Exercise goal
Only the lines from the one holding "Reconstruct the object" through the one holding "const STRIP_BULGE = 0.6;" are to be retyped, exactly as they appear, with both boundary lines included.

Extracted records
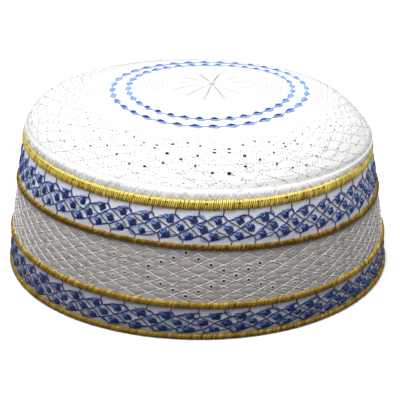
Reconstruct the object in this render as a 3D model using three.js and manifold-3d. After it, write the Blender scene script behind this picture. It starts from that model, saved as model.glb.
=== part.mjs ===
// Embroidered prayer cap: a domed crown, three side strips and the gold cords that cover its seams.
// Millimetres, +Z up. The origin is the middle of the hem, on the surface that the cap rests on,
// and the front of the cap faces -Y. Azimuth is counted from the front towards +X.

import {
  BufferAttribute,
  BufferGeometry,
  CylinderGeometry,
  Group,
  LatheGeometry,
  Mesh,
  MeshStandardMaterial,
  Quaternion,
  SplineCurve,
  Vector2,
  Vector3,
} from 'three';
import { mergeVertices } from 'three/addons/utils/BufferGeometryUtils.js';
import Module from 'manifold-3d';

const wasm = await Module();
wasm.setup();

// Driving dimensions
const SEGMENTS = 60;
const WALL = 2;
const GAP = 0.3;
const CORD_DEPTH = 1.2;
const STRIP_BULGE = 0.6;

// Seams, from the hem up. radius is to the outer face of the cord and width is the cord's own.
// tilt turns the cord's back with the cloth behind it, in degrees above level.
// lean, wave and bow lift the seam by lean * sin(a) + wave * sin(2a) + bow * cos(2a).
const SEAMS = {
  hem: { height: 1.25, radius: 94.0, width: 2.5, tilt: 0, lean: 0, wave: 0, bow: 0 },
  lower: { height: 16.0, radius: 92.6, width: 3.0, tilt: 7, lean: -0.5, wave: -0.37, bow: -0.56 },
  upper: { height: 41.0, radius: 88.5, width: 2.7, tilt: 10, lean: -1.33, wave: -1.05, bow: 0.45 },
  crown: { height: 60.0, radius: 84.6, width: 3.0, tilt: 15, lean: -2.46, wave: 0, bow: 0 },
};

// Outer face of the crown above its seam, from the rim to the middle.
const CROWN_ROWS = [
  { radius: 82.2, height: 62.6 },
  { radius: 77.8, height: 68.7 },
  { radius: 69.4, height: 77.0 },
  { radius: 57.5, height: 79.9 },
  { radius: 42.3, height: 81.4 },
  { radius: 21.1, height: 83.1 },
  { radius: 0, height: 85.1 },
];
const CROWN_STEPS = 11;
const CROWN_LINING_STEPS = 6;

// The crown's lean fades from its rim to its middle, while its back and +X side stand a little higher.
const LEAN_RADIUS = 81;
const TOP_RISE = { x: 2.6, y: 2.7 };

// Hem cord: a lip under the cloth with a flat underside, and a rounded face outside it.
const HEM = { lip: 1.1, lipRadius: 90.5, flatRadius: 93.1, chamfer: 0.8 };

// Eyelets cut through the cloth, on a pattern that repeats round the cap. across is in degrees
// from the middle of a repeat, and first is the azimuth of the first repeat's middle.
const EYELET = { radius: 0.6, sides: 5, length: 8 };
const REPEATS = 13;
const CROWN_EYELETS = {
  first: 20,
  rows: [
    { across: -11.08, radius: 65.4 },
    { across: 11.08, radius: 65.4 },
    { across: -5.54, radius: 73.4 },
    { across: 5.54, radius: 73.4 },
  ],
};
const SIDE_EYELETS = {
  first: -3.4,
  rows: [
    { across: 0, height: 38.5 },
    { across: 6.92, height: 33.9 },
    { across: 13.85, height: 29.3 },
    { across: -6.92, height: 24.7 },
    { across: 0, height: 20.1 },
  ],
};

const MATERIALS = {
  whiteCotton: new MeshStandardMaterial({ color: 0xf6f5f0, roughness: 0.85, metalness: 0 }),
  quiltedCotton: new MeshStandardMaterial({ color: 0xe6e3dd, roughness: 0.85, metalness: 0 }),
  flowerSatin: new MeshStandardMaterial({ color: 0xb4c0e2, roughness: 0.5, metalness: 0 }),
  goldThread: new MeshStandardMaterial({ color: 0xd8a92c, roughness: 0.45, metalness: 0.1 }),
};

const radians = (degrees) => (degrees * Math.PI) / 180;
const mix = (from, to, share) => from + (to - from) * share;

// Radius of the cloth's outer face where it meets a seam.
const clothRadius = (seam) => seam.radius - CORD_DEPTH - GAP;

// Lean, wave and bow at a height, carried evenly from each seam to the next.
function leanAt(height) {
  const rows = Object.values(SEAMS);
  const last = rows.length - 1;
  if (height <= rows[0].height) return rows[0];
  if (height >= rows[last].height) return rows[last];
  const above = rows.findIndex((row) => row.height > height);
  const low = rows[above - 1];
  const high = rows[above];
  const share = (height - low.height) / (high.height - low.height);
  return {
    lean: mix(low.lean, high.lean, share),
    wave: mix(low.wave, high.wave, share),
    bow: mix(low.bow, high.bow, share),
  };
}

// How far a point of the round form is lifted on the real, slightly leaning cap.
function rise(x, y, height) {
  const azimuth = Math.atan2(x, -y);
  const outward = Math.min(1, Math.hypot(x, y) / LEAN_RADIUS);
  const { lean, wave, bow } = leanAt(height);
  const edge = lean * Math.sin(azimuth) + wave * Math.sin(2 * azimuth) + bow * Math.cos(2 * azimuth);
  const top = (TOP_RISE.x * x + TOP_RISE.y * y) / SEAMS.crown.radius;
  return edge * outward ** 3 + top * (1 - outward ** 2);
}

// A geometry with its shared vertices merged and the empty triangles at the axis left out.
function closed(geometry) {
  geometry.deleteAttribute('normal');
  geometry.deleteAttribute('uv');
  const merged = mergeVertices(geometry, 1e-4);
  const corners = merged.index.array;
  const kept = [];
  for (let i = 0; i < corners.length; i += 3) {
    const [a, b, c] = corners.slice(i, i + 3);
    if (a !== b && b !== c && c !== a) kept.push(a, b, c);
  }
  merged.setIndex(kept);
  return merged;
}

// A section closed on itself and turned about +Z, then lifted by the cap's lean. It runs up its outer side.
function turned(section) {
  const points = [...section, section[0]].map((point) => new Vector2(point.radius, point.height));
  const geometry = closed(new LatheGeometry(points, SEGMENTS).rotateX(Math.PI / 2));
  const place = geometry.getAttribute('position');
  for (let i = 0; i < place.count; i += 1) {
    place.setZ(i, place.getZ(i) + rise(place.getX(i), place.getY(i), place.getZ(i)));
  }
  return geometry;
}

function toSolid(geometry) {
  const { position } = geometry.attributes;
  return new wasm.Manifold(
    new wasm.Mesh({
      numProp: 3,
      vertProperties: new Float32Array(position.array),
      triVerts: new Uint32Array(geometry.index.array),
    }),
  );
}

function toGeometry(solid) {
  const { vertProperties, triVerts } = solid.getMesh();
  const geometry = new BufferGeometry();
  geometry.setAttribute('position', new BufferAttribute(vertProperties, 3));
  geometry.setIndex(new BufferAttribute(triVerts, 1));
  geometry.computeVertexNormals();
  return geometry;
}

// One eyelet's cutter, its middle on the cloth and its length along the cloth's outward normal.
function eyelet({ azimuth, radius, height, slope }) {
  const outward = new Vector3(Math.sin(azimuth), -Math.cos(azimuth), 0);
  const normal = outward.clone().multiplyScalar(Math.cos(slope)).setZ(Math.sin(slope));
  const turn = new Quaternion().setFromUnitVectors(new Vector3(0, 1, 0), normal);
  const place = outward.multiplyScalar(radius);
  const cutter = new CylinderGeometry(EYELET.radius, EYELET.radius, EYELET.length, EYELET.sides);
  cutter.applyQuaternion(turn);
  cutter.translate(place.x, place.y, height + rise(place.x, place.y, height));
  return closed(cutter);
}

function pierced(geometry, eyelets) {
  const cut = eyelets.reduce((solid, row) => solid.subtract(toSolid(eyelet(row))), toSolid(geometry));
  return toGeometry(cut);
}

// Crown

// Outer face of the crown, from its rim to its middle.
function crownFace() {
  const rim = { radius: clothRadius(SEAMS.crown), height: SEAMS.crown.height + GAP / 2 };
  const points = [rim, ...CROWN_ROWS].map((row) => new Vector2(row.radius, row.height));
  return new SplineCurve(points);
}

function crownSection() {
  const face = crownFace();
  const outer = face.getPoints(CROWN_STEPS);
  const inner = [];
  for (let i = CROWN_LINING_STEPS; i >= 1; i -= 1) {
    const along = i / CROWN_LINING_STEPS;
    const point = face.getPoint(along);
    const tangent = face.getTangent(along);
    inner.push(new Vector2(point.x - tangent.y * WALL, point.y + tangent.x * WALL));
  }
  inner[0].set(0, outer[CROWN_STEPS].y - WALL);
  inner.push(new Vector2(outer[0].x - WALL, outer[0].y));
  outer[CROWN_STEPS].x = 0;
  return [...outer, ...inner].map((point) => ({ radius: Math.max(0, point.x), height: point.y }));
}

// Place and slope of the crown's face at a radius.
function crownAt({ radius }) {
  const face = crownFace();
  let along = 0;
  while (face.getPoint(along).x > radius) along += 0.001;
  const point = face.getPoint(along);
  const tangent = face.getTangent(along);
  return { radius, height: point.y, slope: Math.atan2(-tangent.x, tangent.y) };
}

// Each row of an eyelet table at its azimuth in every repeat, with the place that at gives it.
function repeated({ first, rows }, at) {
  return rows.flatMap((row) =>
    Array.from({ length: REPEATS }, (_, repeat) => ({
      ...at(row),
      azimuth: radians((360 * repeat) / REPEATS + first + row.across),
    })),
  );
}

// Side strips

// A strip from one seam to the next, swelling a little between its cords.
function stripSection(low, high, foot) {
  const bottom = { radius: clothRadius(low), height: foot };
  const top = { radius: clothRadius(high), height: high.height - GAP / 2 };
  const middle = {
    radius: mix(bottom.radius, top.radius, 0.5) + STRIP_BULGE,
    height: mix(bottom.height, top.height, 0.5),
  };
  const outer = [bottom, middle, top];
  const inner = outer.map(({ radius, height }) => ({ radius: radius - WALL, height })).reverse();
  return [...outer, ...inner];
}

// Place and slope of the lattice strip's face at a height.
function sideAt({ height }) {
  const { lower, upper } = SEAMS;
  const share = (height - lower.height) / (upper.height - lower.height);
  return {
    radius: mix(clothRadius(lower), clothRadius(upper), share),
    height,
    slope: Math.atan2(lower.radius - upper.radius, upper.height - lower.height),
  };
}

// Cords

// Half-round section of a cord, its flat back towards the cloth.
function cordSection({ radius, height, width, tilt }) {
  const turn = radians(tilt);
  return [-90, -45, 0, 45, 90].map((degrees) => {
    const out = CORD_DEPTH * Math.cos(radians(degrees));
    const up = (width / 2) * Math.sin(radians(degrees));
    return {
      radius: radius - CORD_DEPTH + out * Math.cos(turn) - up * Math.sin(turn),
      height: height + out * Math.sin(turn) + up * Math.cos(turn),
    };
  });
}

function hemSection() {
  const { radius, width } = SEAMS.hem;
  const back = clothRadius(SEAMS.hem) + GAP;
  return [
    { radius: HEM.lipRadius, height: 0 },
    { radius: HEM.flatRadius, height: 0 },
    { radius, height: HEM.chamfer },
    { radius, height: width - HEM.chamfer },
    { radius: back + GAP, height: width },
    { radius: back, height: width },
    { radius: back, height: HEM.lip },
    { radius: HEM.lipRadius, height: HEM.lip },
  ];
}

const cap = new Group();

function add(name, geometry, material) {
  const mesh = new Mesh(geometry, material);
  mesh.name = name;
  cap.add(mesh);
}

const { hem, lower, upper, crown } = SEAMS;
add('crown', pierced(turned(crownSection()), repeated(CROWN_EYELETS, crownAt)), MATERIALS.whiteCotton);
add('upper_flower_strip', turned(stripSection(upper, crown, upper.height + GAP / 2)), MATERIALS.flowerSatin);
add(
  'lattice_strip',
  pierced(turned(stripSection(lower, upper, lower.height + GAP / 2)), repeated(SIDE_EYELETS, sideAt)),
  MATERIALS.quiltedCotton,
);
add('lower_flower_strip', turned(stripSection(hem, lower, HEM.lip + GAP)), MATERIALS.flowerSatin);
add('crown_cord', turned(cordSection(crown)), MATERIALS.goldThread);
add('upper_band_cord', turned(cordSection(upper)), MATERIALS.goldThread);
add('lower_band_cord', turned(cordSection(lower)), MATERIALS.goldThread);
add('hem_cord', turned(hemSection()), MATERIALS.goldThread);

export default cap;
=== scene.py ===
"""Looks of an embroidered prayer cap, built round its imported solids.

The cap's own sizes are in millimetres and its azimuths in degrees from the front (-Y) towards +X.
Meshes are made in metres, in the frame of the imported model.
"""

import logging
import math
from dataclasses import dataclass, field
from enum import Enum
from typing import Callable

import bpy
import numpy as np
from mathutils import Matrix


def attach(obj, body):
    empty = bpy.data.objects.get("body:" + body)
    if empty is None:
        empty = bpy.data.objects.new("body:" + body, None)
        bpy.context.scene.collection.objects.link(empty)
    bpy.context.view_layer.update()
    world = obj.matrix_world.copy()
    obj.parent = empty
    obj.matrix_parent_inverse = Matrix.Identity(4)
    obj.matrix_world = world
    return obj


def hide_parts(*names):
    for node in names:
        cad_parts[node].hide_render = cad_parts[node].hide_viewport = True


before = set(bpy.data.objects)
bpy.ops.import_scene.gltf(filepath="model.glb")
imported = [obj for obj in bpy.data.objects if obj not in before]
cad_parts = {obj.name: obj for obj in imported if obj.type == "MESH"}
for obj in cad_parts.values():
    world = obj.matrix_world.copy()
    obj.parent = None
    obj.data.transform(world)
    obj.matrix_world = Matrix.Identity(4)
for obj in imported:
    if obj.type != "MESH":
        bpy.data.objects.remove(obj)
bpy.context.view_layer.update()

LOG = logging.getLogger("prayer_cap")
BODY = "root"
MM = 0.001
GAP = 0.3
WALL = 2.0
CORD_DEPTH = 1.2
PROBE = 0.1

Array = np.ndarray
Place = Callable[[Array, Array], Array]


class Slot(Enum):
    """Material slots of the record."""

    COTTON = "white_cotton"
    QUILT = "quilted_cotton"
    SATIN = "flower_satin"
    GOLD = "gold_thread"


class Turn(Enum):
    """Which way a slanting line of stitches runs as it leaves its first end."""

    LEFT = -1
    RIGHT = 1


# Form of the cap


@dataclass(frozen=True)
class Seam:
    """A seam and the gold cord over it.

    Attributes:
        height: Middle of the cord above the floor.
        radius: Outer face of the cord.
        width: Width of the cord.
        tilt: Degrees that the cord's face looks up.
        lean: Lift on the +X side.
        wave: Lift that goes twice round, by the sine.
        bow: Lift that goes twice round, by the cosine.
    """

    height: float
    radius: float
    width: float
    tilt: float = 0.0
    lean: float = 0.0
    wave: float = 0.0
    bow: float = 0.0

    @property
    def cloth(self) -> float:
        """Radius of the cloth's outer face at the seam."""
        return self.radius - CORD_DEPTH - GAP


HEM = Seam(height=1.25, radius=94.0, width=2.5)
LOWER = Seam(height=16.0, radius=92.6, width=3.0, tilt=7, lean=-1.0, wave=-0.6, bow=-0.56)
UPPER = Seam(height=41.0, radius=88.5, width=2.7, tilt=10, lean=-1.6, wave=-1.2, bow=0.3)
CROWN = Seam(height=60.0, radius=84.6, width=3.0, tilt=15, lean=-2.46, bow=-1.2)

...

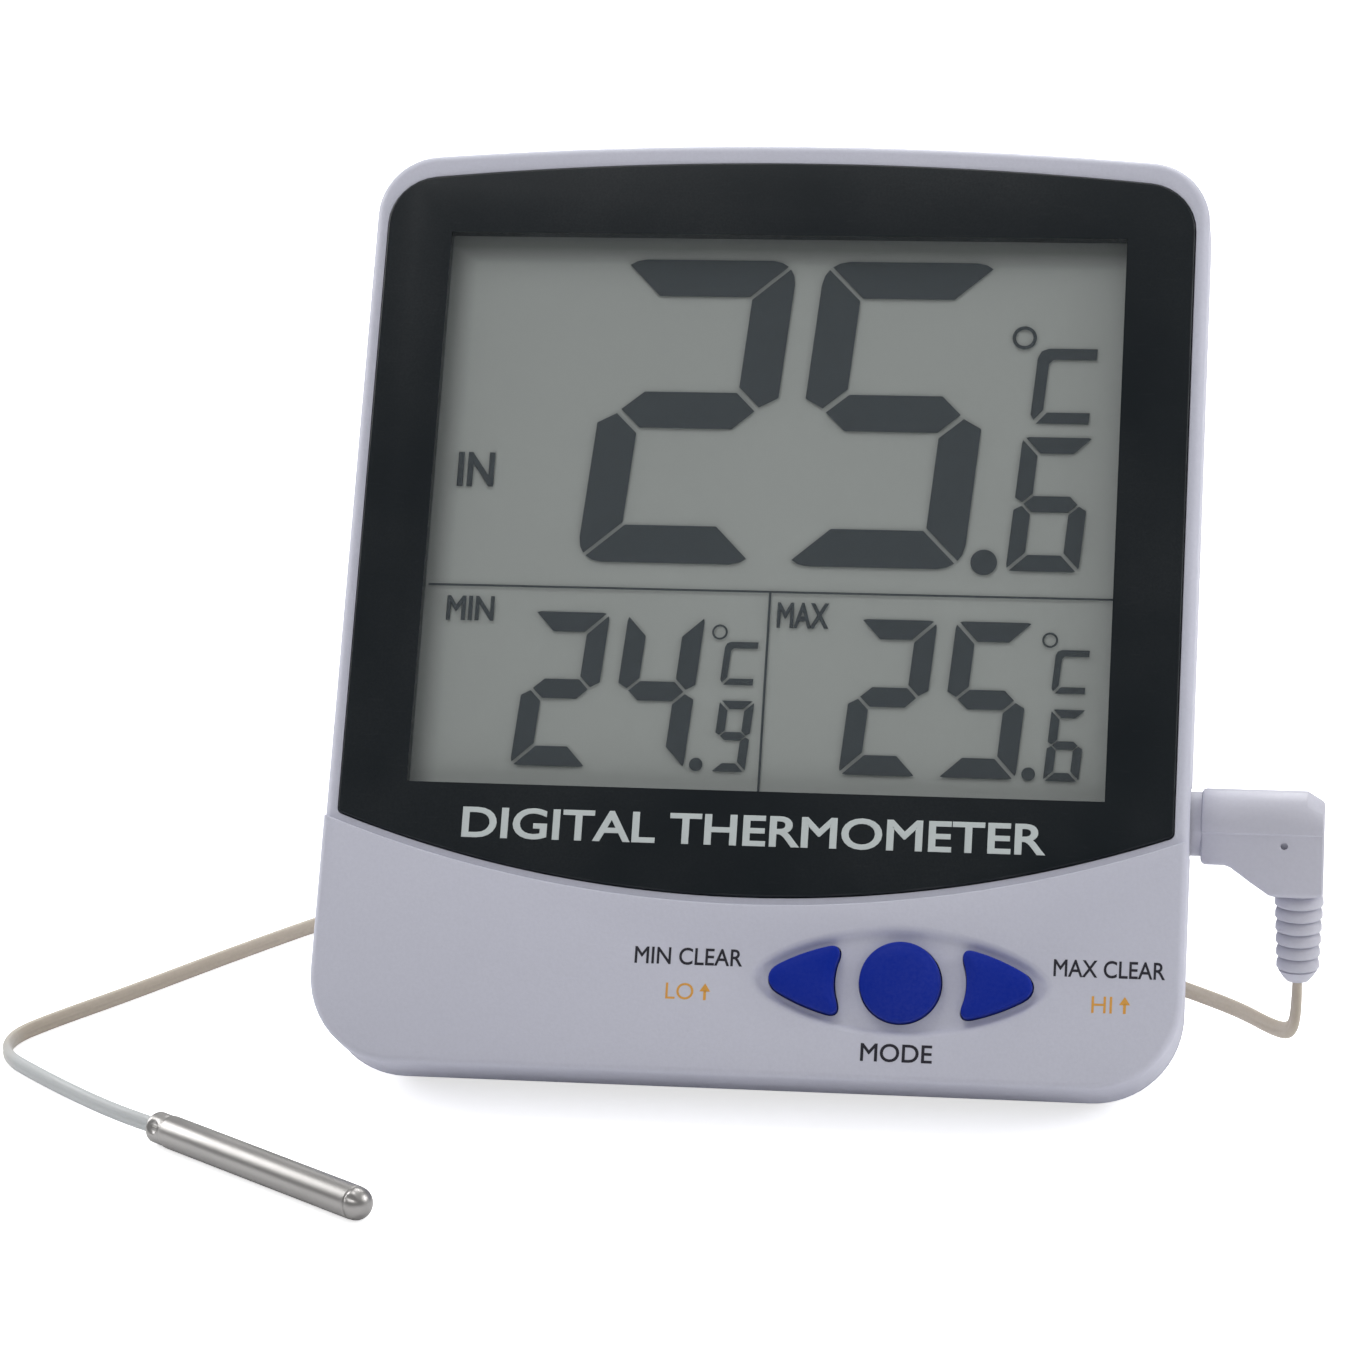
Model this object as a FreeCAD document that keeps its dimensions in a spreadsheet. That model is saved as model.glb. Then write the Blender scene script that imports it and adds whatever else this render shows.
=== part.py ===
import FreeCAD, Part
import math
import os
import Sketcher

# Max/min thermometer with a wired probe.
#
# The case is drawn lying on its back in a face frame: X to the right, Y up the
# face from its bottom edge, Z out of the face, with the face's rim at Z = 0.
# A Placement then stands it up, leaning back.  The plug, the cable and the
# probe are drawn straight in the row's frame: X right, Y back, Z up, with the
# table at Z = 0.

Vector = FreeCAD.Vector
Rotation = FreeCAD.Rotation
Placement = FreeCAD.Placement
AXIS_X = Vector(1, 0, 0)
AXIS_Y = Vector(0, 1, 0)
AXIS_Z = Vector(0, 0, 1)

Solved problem
Reconstruct the object in this render as a 3D model using three.js and manifold-3d. After it, write the Blender scene script behind this picture. It starts from that model, saved as model.glb.
=== part.mjs ===
// Embroidered prayer cap: a domed crown, three side strips and the gold cords that cover its seams.
// Millimetres, +Z up. The origin is the middle of the hem, on the surface that the cap rests on,
// and the front of the cap faces -Y. Azimuth is counted from the front towards +X.

import {
  BufferAttribute,
  BufferGeometry,
  CylinderGeometry,
  Group,
  LatheGeometry,
  Mesh,
  MeshStandardMaterial,
  Quaternion,
  SplineCurve,
  Vector2,
  Vector3,
} from 'three';
import { mergeVertices } from 'three/addons/utils/BufferGeometryUtils.js';
import Module from 'manifold-3d';

const wasm = await Module();
wasm.setup();

// Driving dimensions
const SEGMENTS = 60;
const WALL = 2;
const GAP = 0.3;
const CORD_DEPTH = 1.2;
const STRIP_BULGE = 0.6;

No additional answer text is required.